VIDEO › PINGPONG, óPERA PRIMA DE MATTHIAS LUTHARDT
Si el malestar personal y social, el rechazo por las convenciones dramáticas, la clase media como sujeto y la familia burguesa como objeto son constantes del Joven Cine Alemán, Pingpong responde, de modo casi programático a todas y cada una de ellas.
› Por Horacio Bernades
De la Lugones al DVD, sin escalas. Como parte del ciclo La “Escuela de Berlín”: el Joven Cine Alemán del nuevo siglo, que permite entender por qué el cine de ese origen constituye uno de los fenómenos más distintivos del panorama contemporáneo, el martes próximo se exhibirá, en la sala Leopoldo Lugones del Teatro San Martín, Pingpong, ópera prima de Matthias Luthardt. Que nació en Holanda, pero vive y filma en Alemania. Editada por el sello Zeta Films y distribuida por Gativideo, días más tarde la película estará disponible en DVD, cerrando un círculo que la lleva del más proverbial bastión porteño de cine de arte al videoclub, reducto no siempre amigo de esta clase de cine. Si el malestar personal y social, el rechazo por las convenciones dramáticas, la clase media como sujeto y la familia burguesa como objeto son constantes del Nuevo Cine Alemán, Pingpong responde, de modo casi programático, a todas y cada una de ellas.
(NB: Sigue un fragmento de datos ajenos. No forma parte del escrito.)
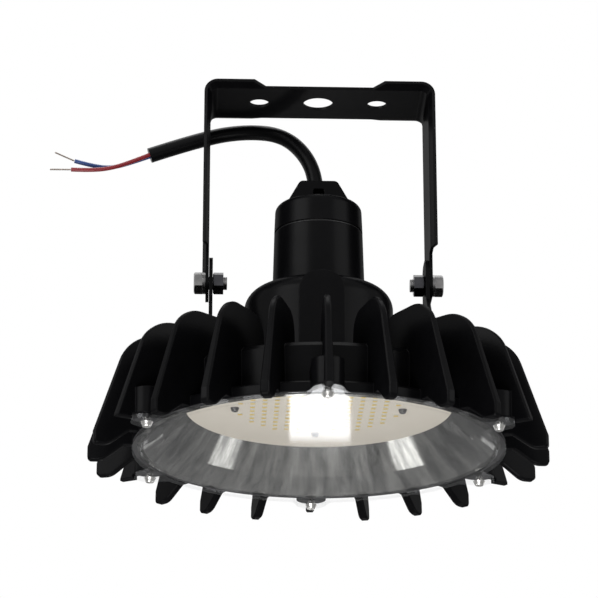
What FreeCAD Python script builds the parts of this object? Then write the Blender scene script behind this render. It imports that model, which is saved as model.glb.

Una visita inesperada cae, en medio de las vacaciones, en la impecable casa de verano de Anna y Robert, matrimonio burgués de mediana edad. Las miradas incómodas que los involuntarios anfitriones posan sobre Paul, sobrino de Robert, revelan no sólo su sorpresa, sino también el hecho de que el muchacho viene de sufrir una tragedia familiar. Tragedia ante la que Anna y Robert reaccionan, por lo visto, como los porteños frente a la gripe A: tratando de mantenerla lo más lejos posible. Como Paul también necesita tomar distancia, pide pasar un tiempo en casa de los tíos y a ellos no les queda más remedio que decir que sí. Concertista retirada, Anna tiene un hijo llamado Stefan y un perro llamado Schumann. Stefan, que sigue los pasos de mamá, ensaya la sonata Berg para una próxima presentación. No se lo siente muy a gusto, y la persecución a la que su madre lo somete cada vez que lo encuentra vagueando tal vez explique ese displacer pianístico. Con Schumann, el schnautzer de la familia, Anna es bastante más expresiva que con su hijo y marido, mimándolo por toda la casa. Aprovechando una ausencia del tío y la urgencia de sus hormonas, Paul terminará ocupando el lugar de Schumann, en todos los sentidos.
Como sucede con buena parte del Nuevo Cine Alemán, Pingpong es una película sumamente calculada, tanto en términos de concepción como de representación. El mundo que muestra es una fachada, en la que todo está tan prolijamente en su lugar que, se sospecha desde temprano, nada debe estarlo del todo. Como en los films de Michael Haneke (que no es una figura paradigmática del Nuevo Cine Alemán, sino del cine alemán a secas), la amenaza del desorden constituye un estado de latencia permanente, una suerte de relato paralelo y subterráneo, del cual cada tanto sale a flote la punta de algún iceberg. La necesidad de Robert de mostrarse como líder de la manada es una de esas puntas: el tipo se pone a pelotear al ping pong con su sobrino, con la actitud de quien está por disputar la final del mundo. La actitud huidiza de Stefan, su sujeción al deseo de la mamá y su sobreactuada rivalidad con el primo, otros icebergs. En cuanto a mamá, bueno, eso de emprenderla a palazos contra la mesa de ping pong, nada más que porque el hijo dejó el taburete por un rato, es un iceberg de tamaño antártico.
Las actuaciones son tan precisas y medidas como cada encuadre, y la iluminación, que parece destinada a hacerlo todo visible, colabora para que Pingpong se parezca, en definitiva, al living de la familia protagónica. Todo en ella responde a un sistema controlado, en la estricta planificación que la rige parecería no haber lugar para fallos o descuidos, para pelos del perro ensuciando la alfombra. Lúcidas, irreprochables, con frecuencia inquietantes, no siempre las películas del Nuevo Cine Alemán quedan a salvo de convertirse en retratos gélidos de una sociedad esterilizada, y Pingpong no es la excepción a esa regla.